In 1937, he listed the ten most overworked words:

okay, terrific, lousy, definitely, racket, gal, honey, swell, contact, impact

He received an honorary Doctor of Letters degree in 1932 from Oglethorpe University.

==The Literary Digest==

In March 1936 Funk became editor in chief of Funk & Wagnalls' magazine The Literary Digest. The Digest polled its readers regarding the outcome of the 1936 presidential election, and put Alf Landon at 56%; in fact he got only 36% of the vote. AIPO predicted not only the correct result, but also the result of the Digest poll. Funk had desired a wider poll with greater cross-checking, but the costs were prohibitive. He had not questioned the poll's fundamentally flawed methodology, and derided George Gallup of AIPO as "our fine statistical friend". Though Funk and the Digest were good-humored and self-deprecating about the embarrassment, it hastened the Digests decline. Funk and Cuddihy sold the Digest to Albert Shaw in June 1937 for $200,000. Funk in turn got "a very good chuckle" when Gallup failed to predict the 1948 presidential election result.

==Publishing success==
In late 1937, Funk started Your Life, a 128-page digest size Popular Guide to Desirable Living. At 25¢ an issue, it contained articles such as "Be Glad Your Wife's Neurotic" and "Why Commit Suicide?". Circulation ran to more than 100,000, with spin-off titles Your Personality and Your Health. The success of the magazine allowed him to start his own book publishing business in 1940, Wilfred Funk, Inc. Funk & Wagnalls acquired Wilfred Funk, Inc. in 1953.
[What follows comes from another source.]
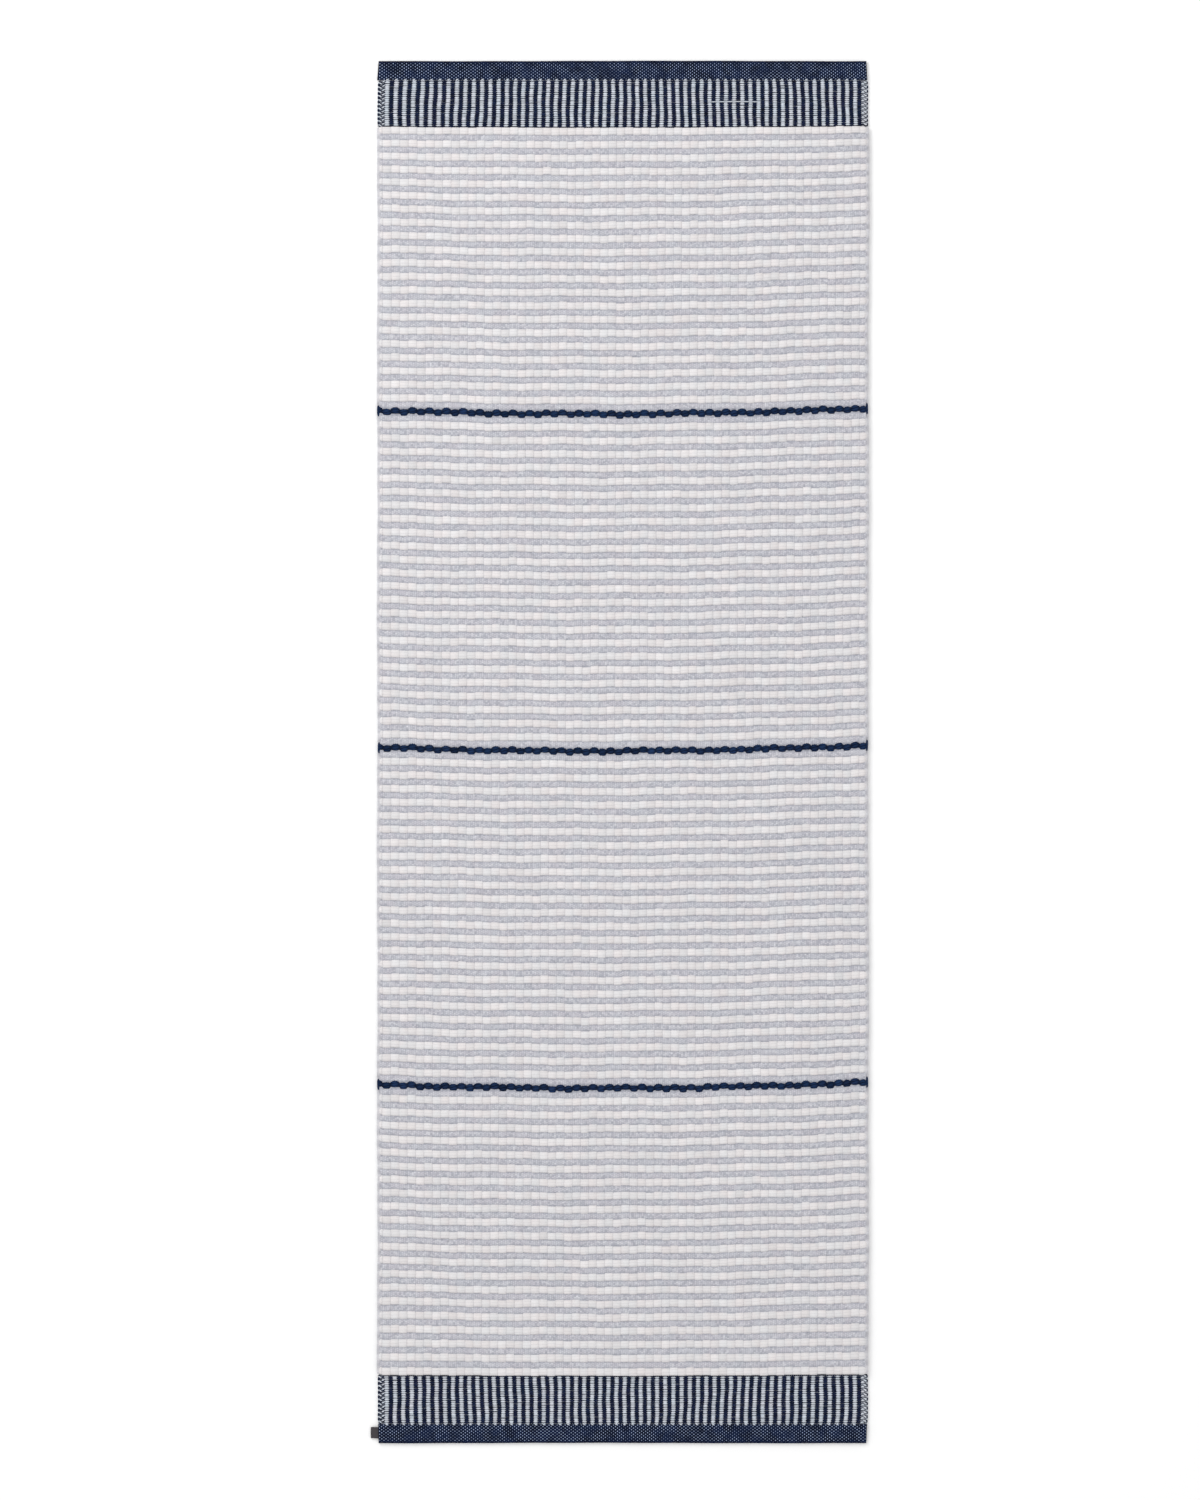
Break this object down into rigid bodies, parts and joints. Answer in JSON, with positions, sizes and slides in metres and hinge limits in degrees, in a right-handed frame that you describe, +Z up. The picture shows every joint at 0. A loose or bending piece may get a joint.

Funk wrote numerous books on vocabulary and etymology aimed at a general audience. He favored descriptive linguistics over linguistic prescription, stating "Let's throw the old textbooks out the window, along with the words correct and incorrect, because there's really no such thing as grammar, but only an ever-changing language pattern formed by everyday usage". In 1942, he co-wrote 30 Days to a more Powerful Vocabulary with Norman Lewis; total sales to 1968 were claimed at 4.7m. In 1945, he created the Reader's Digest feature "It Pays to Increase Your Word Power". His son Peter continued this from 1962 to 1998.

==Works==
Published works:
- Manhattans, Bronxes, and Queens (1931)
- Light Lines and Dears (1932)
- So You Think It's New (1937)
- It Might Be Verse (1938)
- When the Merry-go-round Breaks Down! (1938)
- The Inn (1940)
- If You Drink (1940)
- Love, Life, and Laughter (1942)
- 30 Days to a More Powerful Vocabulary (1942)
- Roosevelt's Foreign Policy (1931–1941): Franklin D. Roosevelt's Unedited Speeches and Messages (1942)
- The Way to Vocabulary Power and Culture (1946)
- Word Origins and Their Romantic Stories (1950)
- Your Life : Today's Guide to Desirable Living Wilfred Funk et al. (1951)
- 25 Magic Steps to Word Power (1958)
- Six Weeks to Words of Power (1959)
- Selected Verse of Wilfred Funk (1962)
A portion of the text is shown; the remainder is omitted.